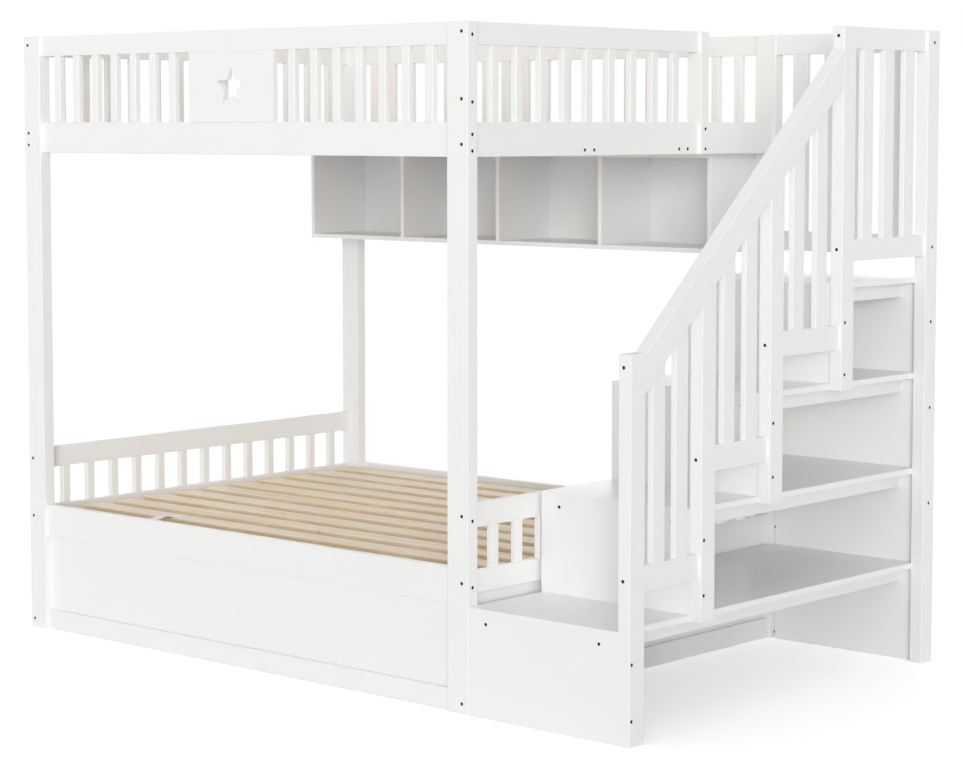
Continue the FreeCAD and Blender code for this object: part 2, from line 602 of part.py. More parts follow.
def make_landing_guards():
    low = TREAD_TOPS[3] + LANDING_RAIL_RISE
    low_top = low + LANDING_RAIL_HEIGHT
    heights = ((low, low_top), (GUARD_RAIL_BOTTOM, BED_HEIGHT))
    middle = STAIR_RAIL_MIDDLE - WIDE_BALUSTER_THICK / 2.0
    start, end = POST_FRONTS[3] + STAIR_POST_WIDTH, REAR_POST_FRONT
    for bottom, top in heights:
        rail = board(STAIR_RAIL_LEFT, STAIR_RAIL_LEFT + RAIL_THICK, start, end, bottom, top)
        add("landing_rails", rail)
    for y in spaced(start, end, WIDE_BALUSTER, LANDING_SIDE_BALUSTERS):
        rear = y + WIDE_BALUSTER
        thick = WIDE_BALUSTER_THICK
        baluster = board(middle, middle + thick, y, rear, low_top, GUARD_RAIL_BOTTOM)
        add("landing_balusters", baluster)

    rear = BED_DEPTH - LANDING_BACK_SETBACK
    front = rear - RAIL_THICK
    for bottom, top in heights:
        add("landing_rails", board(STAIR_LEFT, STAIR_POSTS_X, front, rear, bottom, top))
    y = (front + rear - WIDE_BALUSTER_THICK) / 2.0
    for x in spaced(STAIR_LEFT, STAIR_POSTS_X, WIDE_BALUSTER, LANDING_BACK_BALUSTERS):
        right = x + WIDE_BALUSTER
        thick = WIDE_BALUSTER_THICK
        baluster = board(x, right, y, y + thick, low_top, GUARD_RAIL_BOTTOM)
        add("landing_balusters", baluster)


# ---- Bolts

def lower_side_heights():
    """Heights of the bolts that draw the lower side rail and the bottom rail to a post."""
    return (LOWER_RAIL_BOTTOM + LOWER_SIDE_BOLT, BOTTOM_SIDE_BOLT)


def bolt_end_rails():
    """Bolts in the posts' front and back faces, into the ends of the end rails."""
    guard_middle = (GUARD_RAIL_BOTTOM + BED_HEIGHT) / 2.0 + CROSSING_STEP
    lower_guard_middle = (LOWER_GUARD_BOTTOM + LOWER_GUARD_TOP) / 2.0
    lower_rail_middle = (LOWER_END_RAIL_BOTTOM + LOWER_END_RAIL_TOP) / 2.0
    shared = [lower_guard_middle, lower_rail_middle, BOTTOM_FACE_BOLT]
    left_upper = [UPPER_RAIL_BOTTOM + rise for rise in UPPER_FACE_BOLTS_LEFT]
    right_upper = [UPPER_RAIL_BOTTOM + rise for rise in UPPER_FACE_BOLTS_RIGHT]
    left_x, right_x = LEFT_BOLT_FROM_SIDE, BED_LENGTH - RIGHT_BOLT_FROM_SIDE
    left_depth = LEFT_BOLT_FROM_SIDE - RAIL_SETBACK
    right_depth = INNER_LEFT - RIGHT_BOLT_FROM_SIDE
    for y, into, guarded_right in ((0.0, PLUS_Y, True), (BED_DEPTH, -PLUS_Y, False)):
        for z in [guard_middle] + left_upper + shared:
            bolt(left_x, y, z, into, POST_THICK, nut_side=-PLUS_X, nut_depth=left_depth)
        top = [guard_middle] if guarded_right else []
        for z in top + right_upper + shared:
            bolt(right_x, y, z, into, POST_THICK, nut_side=-PLUS_X, nut_depth=right_depth)


def bolt_side_rails():
    """Bolts in the posts' outer sides, into the ends of the front and back rails.

    The front rails' nuts are put in from behind, and so are the back rails' nuts.
    """
    guard_middle = (GUARD_RAIL_BOTTOM + BED_HEIGHT) / 2.0 - CROSSING_STEP
    left_upper = [UPPER_RAIL_BOTTOM + rise for rise in UPPER_SIDE_BOLTS_LEFT]
    right_upper = [UPPER_RAIL_BOTTOM + rise for rise in UPPER_SIDE_BOLTS_RIGHT]
    lower = list(lower_side_heights())
    depth = INNER_FRONT - SIDE_BOLT_FROM_FACE
    front_guard_depth = FRONT_GUARD_SETBACK + RAIL_THICK - SIDE_BOLT_FROM_FACE
    back_depth = SIDE_BOLT_FROM_FACE - RAIL_SETBACK
    rows = (
        (SIDE_BOLT_FROM_FACE, depth, front_guard_depth),
        (BED_DEPTH - SIDE_BOLT_FROM_FACE, back_depth, back_depth),
    )
    for y, rail_depth, guard_depth in rows:
        for x, into, upper in ((0.0, PLUS_X, left_upper), (BED_LENGTH, -PLUS_X, right_upper)):
            bolt(x, y, guard_middle, into, POST_WIDTH, nut_side=PLUS_Y, nut_depth=guard_depth)
            for z in upper + lower:
                bolt(x, y, z, into, POST_WIDTH, nut_side=PLUS_Y, nut_depth=rail_depth)


def bolt_front_right_post():
    """Three bolts of the front right post that draw up nothing beyond it."""
    pair = UPPER_RAIL_TOP + UPPER_POST_BOLT_RISE
    x, y = BED_LENGTH - RIGHT_BOLT_FROM_SIDE, SIDE_BOLT_FROM_FACE
    bolt(x, 0.0, pair + CROSSING_STEP, PLUS_Y, POST_THICK, reach=-SHORT_REACH)
    bolt(BED_LENGTH, y, pair - CROSSING_STEP, -PLUS_X, POST_WIDTH, reach=-SHORT_REACH)
    low = LOWER_SIDE_RAIL_TOP + LOWER_POST_BOLT_RISE
    bolt(BED_LENGTH, y, low, -PLUS_X, POST_WIDTH, reach=-SHORT_REACH)


def bolt_stile_and_beams():
    y = STILE_BACK - STILE_BOLT_FROM_BACK
    for rise in STILE_BOLTS:
        bolt(BED_LENGTH, y, UPPER_RAIL_BOTTOM + rise, -PLUS_X, RAIL_SETBACK, reach=SHORT_REACH)
    z = upper_ledger_top() - UPPER_LEDGER_SIZE / 2.0
    half = UPPER_BEAM_BOLT_SPACING / 2.0
    depth = UPPER_LEDGER_SIZE / 2.0
    for middle in upper_beam_middles():
        for y in (middle - half, middle + half):
            bolt(RAIL_SETBACK, y, z, PLUS_X, RAIL_THICK, nut_side=-PLUS_Z, nut_depth=depth)
            bolt(RIGHT_RAIL_FACE, y, z, -PLUS_X, RAIL_THICK, nut_side=-PLUS_Z, nut_depth=depth)


def bolt_shelf():
    """Bolts up through the shelf's top board, into the underside of the back rail."""
    y = BED_DEPTH - RAIL_SETBACK - RAIL_THICK / 2.0
    z = UPPER_RAIL_BOTTOM - SHELF_BOARD
    for x in spaced(POST_WIDTH, POSTS_RIGHT, 0.0, SHELF_BOLTS):
        bolt(x, y, z, PLUS_Z, SHELF_BOARD)


def bolt_risers_and_panel():
    """Bolts in the stair posts' outer sides, into the edges of the risers and the back panel."""
    depth = SHEET_THICK / 2.0
    x, into, grip = TOTAL_LENGTH, -PLUS_X, STAIR_POST_THICK
    for step in range(STEPS):
        y = RISER_FRONTS[step] + SHEET_THICK / 2.0
        floor = 0.0 if step == 0 else TREAD_TOPS[step - 1]
        lower = floor + RISER_BOLTS[step]
        for z in (lower, lower + RISER_BOLT_SPACING):
            bolt(x, y, z, into, grip, nut_side=PLUS_Y, nut_depth=depth)
    y = (BACK_PANEL_FRONT + BACK_PANEL_REAR) / 2.0
    for z in BACK_PANEL_BOLTS:
        bolt(x, y, z, into, grip, nut_side=PLUS_Y, nut_depth=depth)


def bolt_bearers():
    """Bolts through the risers and the back panel, into both ends of the tread bearers."""
    depth = SHEET_THICK / 2.0
    for step in range(STEPS):
        z = TREAD_TOPS[step] - SHEET_THICK - BEARER_HEIGHT / 2.0
        for inset in (BEARER_INSET_LEFT, BEARER_INSET_RIGHT):
            x = STAIR_LEFT + inset
            bolt(x, RISER_FRONTS[step], z, PLUS_Y, SHEET_THICK, nut_side=-PLUS_X, nut_depth=depth)
            bolt(x, BACK_PANEL_REAR, z, -PLUS_Y, SHEET_THICK, nut_side=-PLUS_X, nut_depth=depth)


def bolt_stair_frames():
    """Bolts through the stair posts, into the ends of the handrail and the rails between them."""
    grip = STAIR_POST_WIDTH
    newel_x = STAIR_POSTS_X + NEWEL_BOLT_INSET
    middle_x = STAIR_RAIL_MIDDLE
    newel_depth = newel_x - STAIR_RAIL_LEFT
    middle_depth = middle_x - STAIR_RAIL_LEFT
    z = NEWEL_HEIGHT - HANDRAIL_BOLT_DROP
    bolt(newel_x, 0.0, z, PLUS_Y, grip, nut_side=-PLUS_X, nut_depth=NEWEL_BOLT_INSET)
    head_z = HANDRAIL_HEAD_TOP - HANDRAIL_DEPTH / 2.0
    head_y = HANDRAIL_HEAD_Y + STAIR_POST_WIDTH
    half = STAIR_POST_THICK / 2.0
    bolt(middle_x, head_y, head_z, -PLUS_Y, grip, nut_side=-PLUS_X, nut_depth=half)
    for step in range(3):
        z = TREAD_TOPS[step] + FRAME_RAIL_RISE + FRAME_RAIL_HEIGHT / 2.0
        x, depth = (newel_x, newel_depth) if step == 0 else (middle_x, middle_depth)
        bolt(x, POST_FRONTS[step], z, PLUS_Y, grip, nut_side=-PLUS_X, nut_depth=depth)
        rear_face = POST_FRONTS[step + 1] + STAIR_POST_WIDTH
        bolt(middle_x, rear_face, z, -PLUS_Y, grip, nut_side=-PLUS_X, nut_depth=middle_depth)
    bolt_landing_guards(middle_x, middle_depth)


def bolt_landing_guards(middle_x, middle_depth):
    low = TREAD_TOPS[3] + LANDING_RAIL_RISE + LANDING_RAIL_HEIGHT / 2.0
    high = (GUARD_RAIL_BOTTOM + BED_HEIGHT) / 2.0
    back_y = BED_DEPTH - LANDING_BACK_SETBACK - RAIL_THICK / 2.0
    for z in (low, high):
        side_z, back_z = z + CROSSING_STEP, z - CROSSING_STEP
        for y, into in ((POST_FRONTS[3], PLUS_Y), (BED_DEPTH, -PLUS_Y)):
            bolt(middle_x, y, side_z, into, STAIR_POST_WIDTH, nut_side=-PLUS_X, nut_depth=middle_depth)
        depth = RAIL_THICK / 2.0
        bolt(TOTAL_LENGTH, back_y, back_z, -PLUS_X, STAIR_POST_THICK, nut_side=PLUS_Y, nut_depth=depth)


# ---- Putting it together

def drilled(solid):
    """The solid with every hole that reaches into it."""
    holes = [hole for hole in drillings if hole.BoundBox.intersect(solid.BoundBox)]
    return solid.cut(holes).Solids if holes else [solid]


def export(name, solids):
    shift = FreeCAD.Vector(-TOTAL_LENGTH / 2.0, -BED_DEPTH / 2.0, 0)
    shape = solids[0] if len(solids) == 1 else Part.makeCompound(solids)
    moved = shape.copy()
    moved.translate(shift)
    moved.exportStep("parts/%s.step" % name)


def main():
    for make in (
        make_bed_posts, make_rails, make_base_panels, make_guards, make_entrance_stile,
        make_upper_bed, make_lower_bed, make_shelf,
        make_treads_and_risers, make_stair_posts, make_handrail, make_stair_frames, make_landing_guards,
        bolt_end_rails, bolt_side_rails, bolt_front_right_post, bolt_stile_and_beams, bolt_shelf,
        bolt_risers_and_panel, bolt_bearers, bolt_stair_frames,
    ):
        make()
    os.makedirs("parts", exist_ok=True)
    for name, solids in nodes.items():
        export(name, [piece for solid in solids for piece in drilled(solid)])
    export("bolts", bolts)
    export("barrel_nuts", nuts)
    print(len(nodes) + 2, "nodes,", len(bolts), "bolts,", len(nuts), "barrel nuts")


main()
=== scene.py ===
import math

import bpy
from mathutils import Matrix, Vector


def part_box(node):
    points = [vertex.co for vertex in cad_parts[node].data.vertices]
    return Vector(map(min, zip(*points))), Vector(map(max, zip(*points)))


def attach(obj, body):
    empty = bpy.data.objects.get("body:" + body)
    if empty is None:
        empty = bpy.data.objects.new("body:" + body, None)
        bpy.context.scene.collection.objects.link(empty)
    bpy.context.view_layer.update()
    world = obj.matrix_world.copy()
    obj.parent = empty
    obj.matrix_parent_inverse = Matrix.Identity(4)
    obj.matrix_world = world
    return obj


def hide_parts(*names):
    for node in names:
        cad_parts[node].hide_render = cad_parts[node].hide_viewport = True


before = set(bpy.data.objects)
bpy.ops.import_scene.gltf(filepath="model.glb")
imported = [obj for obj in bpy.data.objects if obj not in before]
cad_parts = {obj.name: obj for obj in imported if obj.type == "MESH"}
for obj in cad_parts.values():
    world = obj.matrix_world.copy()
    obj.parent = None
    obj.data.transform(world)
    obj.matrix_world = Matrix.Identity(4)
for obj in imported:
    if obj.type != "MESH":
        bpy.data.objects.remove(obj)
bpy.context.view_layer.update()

# Bunk bed with storage stairs: white-lacquered pine frame, lacquered board panels,
# bare pine slats, woven tape and black-zinc socket bolts. Metres, in the frame's axes:
# X along the front towards the stairs, Y to the back, Z up.

MM = 0.001

# ---- Camera, fitted to the corners of the posts in the photograph
CAMERA_AT = (5.5300, -6.1398, 1.6860)
CAMERA_TURN = 41.668             # degrees to the left of straight on
CAMERA_TILT = -4.334             # degrees above level
CAMERA_LENS = 95.421             # millimetres
CAMERA_SENSOR = 36.0             # millimetres wide
CAMERA_SHIFT = -0.07
CAMERA_REACH = 200.0             # how far it sees

# ---- Light
AMBIENT = 0.38                   # the studio's even light; 1 is white
AMBIENT_COLOUR = "#fdfdff"
# each soft lamp: strength, colour, the side that it shines from, and its spread in degrees
LAMPS = {
    "soft_key": (1.54, "#fefefd", (1.10, -1.24, 0.12), 20.0),     # beside the camera, and low
    "soft_left": (0.15, "#fefefd", (-0.50, -1.00, 0.08), 20.0),   # low, under the upper bed
    "soft_high": (0.58, "#fefefe", (1.10, -1.24, 0.80), 40.0),    # above the camera
    "soft_top": (0.36, "#ffffff", (0.00, 0.00, 1.00), 60.0),      # overhead, for the treads
    "soft_back": (0.92, "#ffffff", (-1.00, 1.20, 0.40), 60.0),    # for the sides behind
}
WHITE = "#ffffff"
FLOOR_WHITE = "#f6f6f6"
FLOOR_SIZE = 60.0
FLOOR_DROP = 0.5 * MM
FLOOR_GLOW = 0.42                # lifts the floor to white in the camera's view only

# ---- Real sizes in the finishes
PINE_GRAIN = 6.0 * MM            # early and late wood under the lacquer
GRAIN_STRETCH = 0.04             # scale of that grain along the wood, where it is 1 across it
PINE_PEEL = 1.5 * MM             # orange peel: a little coarser than real, to show close up
PINE_FILM = 250.0 * MM           # uneven build of the lacquer's film
BOARD_PEEL = 1.8 * MM
BOARD_FILM = 300.0 * MM
RING_SPACING = 7.0 * MM          # growth rings on a slat's face
PORE_SIZE = 1.2 * MM
PATCH_SIZE = 28.0 * MM           # warmer patches in the bare pine
KNOT_SPACING = 110.0 * MM
SLAT_STRETCH = 0.05              # scale of the bare pine's pattern along a slat
PLATING_MOTTLE = 2.0 * MM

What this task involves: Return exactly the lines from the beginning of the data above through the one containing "return (LOWER_RAIL_BOTTOM +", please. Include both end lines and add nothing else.

Output:
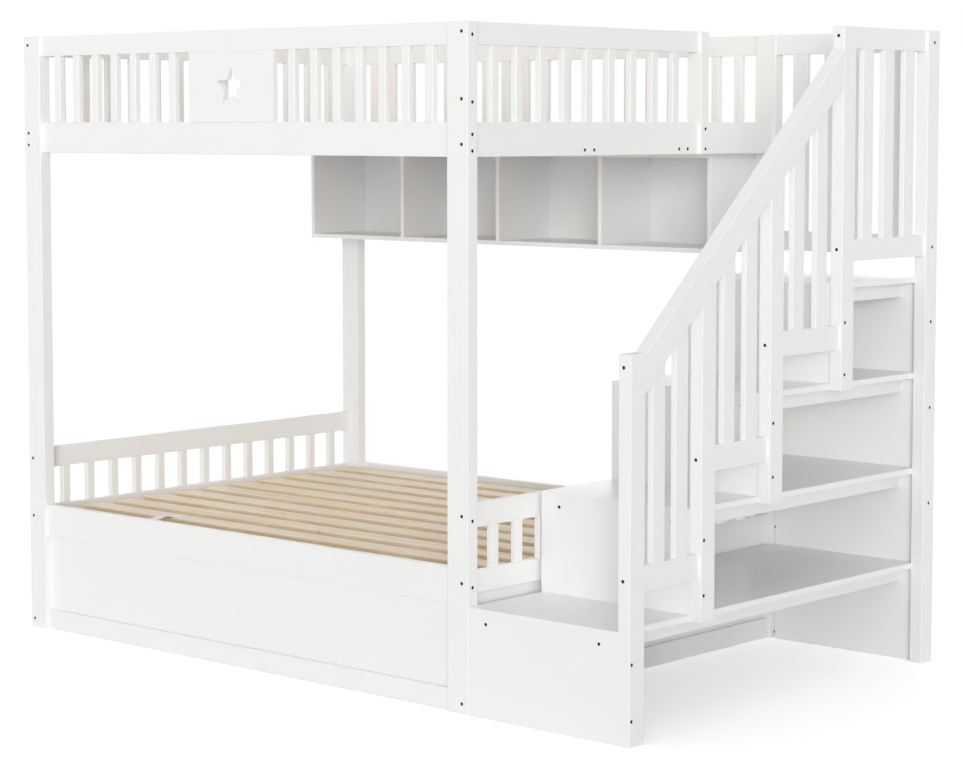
Continue the FreeCAD and Blender code for this object: part 2, from line 602 of part.py. More parts follow.
def make_landing_guards():
    low = TREAD_TOPS[3] + LANDING_RAIL_RISE
    low_top = low + LANDING_RAIL_HEIGHT
    heights = ((low, low_top), (GUARD_RAIL_BOTTOM, BED_HEIGHT))
    middle = STAIR_RAIL_MIDDLE - WIDE_BALUSTER_THICK / 2.0
    start, end = POST_FRONTS[3] + STAIR_POST_WIDTH, REAR_POST_FRONT
    for bottom, top in heights:
        rail = board(STAIR_RAIL_LEFT, STAIR_RAIL_LEFT + RAIL_THICK, start, end, bottom, top)
        add("landing_rails", rail)
    for y in spaced(start, end, WIDE_BALUSTER, LANDING_SIDE_BALUSTERS):
        rear = y + WIDE_BALUSTER
        thick = WIDE_BALUSTER_THICK
        baluster = board(middle, middle + thick, y, rear, low_top, GUARD_RAIL_BOTTOM)
        add("landing_balusters", baluster)

    rear = BED_DEPTH - LANDING_BACK_SETBACK
    front = rear - RAIL_THICK
    for bottom, top in heights:
        add("landing_rails", board(STAIR_LEFT, STAIR_POSTS_X, front, rear, bottom, top))
    y = (front + rear - WIDE_BALUSTER_THICK) / 2.0
    for x in spaced(STAIR_LEFT, STAIR_POSTS_X, WIDE_BALUSTER, LANDING_BACK_BALUSTERS):
        right = x + WIDE_BALUSTER
        thick = WIDE_BALUSTER_THICK
        baluster = board(x, right, y, y + thick, low_top, GUARD_RAIL_BOTTOM)
        add("landing_balusters", baluster)


# ---- Bolts

def lower_side_heights():
    """Heights of the bolts that draw the lower side rail and the bottom rail to a post."""
    return (LOWER_RAIL_BOTTOM + LOWER_SIDE_BOLT, BOTTOM_SIDE_BOLT)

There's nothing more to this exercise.